Hotel:Caledonian Hotel

Hotel ID No98
Hotel Address:

Stanley Street, south side, corner Cambridge Street
Collingwood 3066
Australia
Map It

Suburb:

Collingwood

Most Recent Name:

Caledonian Hotel (1868 - 1870)

Previous Name(s):

Good Samaritan Hotel (1866 - 1867)

Hotel Address:

Stanley Street, south side, corner Cambridge Street
Collingwood 3066
Australia
Map It

When Built/Licenced:

1866

When Delicensed:

1870

Status of Building:

Demolished

Rebuilt/Altered:

N/A

Heritage Victoria Register:

N/A

National Trust Register:

N/A

Collingwood Conservation Study 1989 & 1995:

N/A

City of Yarra Heritage Review 1998:

N/A

City of Yarra Review of Heritage Overlay Areas, 2007 & Heritage Database:

N/A

Maps:

Kearney 1855: N ; Hodgkinson 1858: N ; MMBW: Not verified

History:

This hotel was listed as a wooden hotel with eight or nine rooms (Rate Book 1867, 1870). The publican was kept under the watchful eye of the local police:

SUNDAY TRADING AT CALEDONIA HOTEL, STANLEY ST

At the East Collingwood Police Court, William Sharp appeared for selling liquor on a Sunday at the Caledonia Hotel. The defendant was described from the witness box as the keeper of a shanty, but the police seemed to find it difficult to catch him tripping, in the way of Sunday trading, from the fact that it was the practice on Sundays to view the customers through a small hole, cut in the door and glazed, before giving them admission. Sergeant Fenton had seen a woman enter the house with a jug under her apron and come out again, where upon he entered.

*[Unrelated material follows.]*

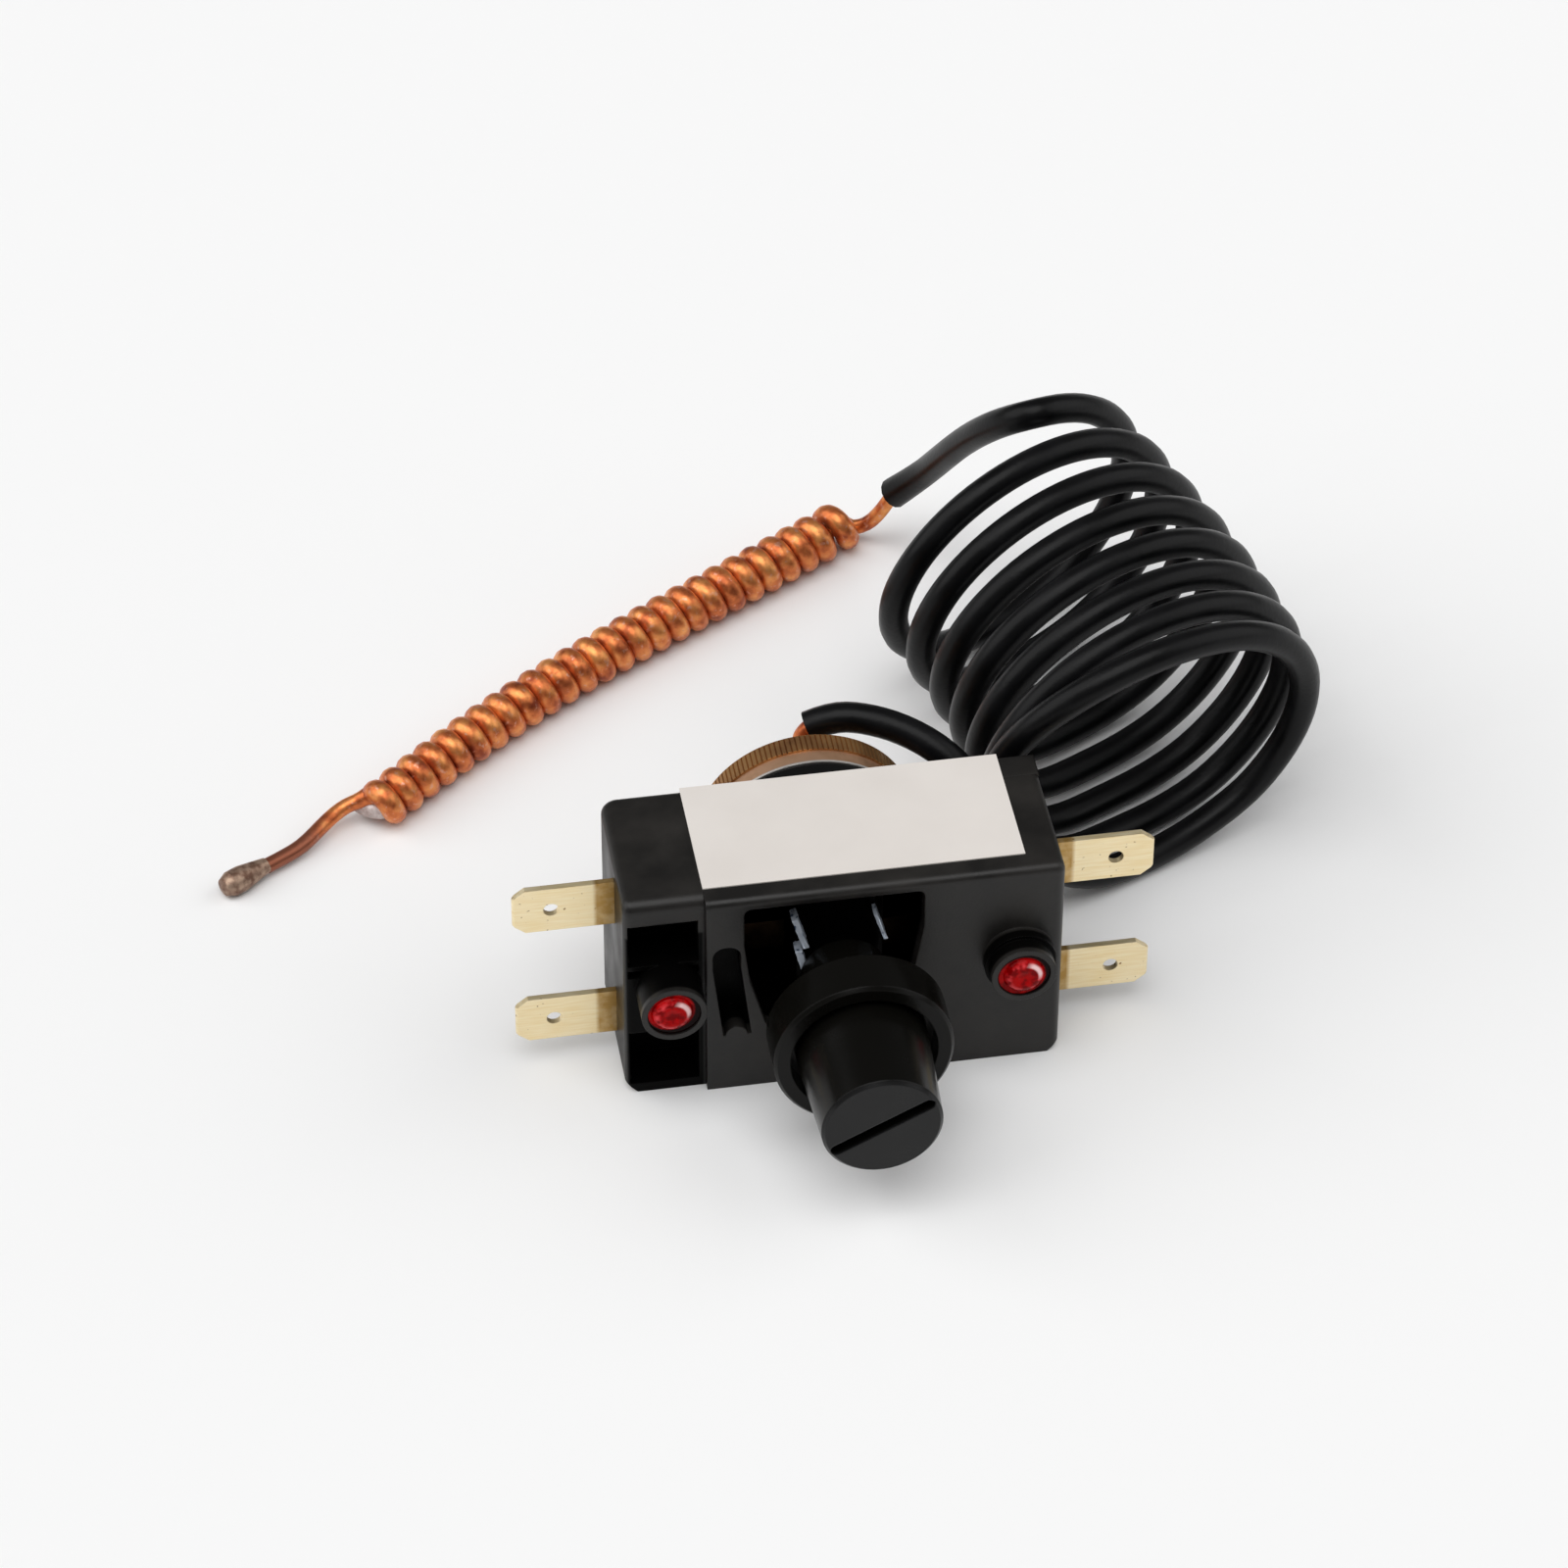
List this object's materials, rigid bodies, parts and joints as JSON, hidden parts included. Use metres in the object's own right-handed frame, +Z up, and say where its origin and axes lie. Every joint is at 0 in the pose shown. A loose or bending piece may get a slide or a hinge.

Sergeant Fenton, on Sunday last, managed to get in without undergoing this preliminary survey, and found three men in the parlour drinking beer and two in the bar, the landlord behind the bar. For the defence, it was sworn by one of the three men that the whole of them were lodgers and that they did not pay for the beer, as it was given to them with their lunch. There was no evidence to show that the other two men were drinking, so the Bench dismissed the case, although, as they said, they had no doubt in their own minds that the drinks were sold and paid for.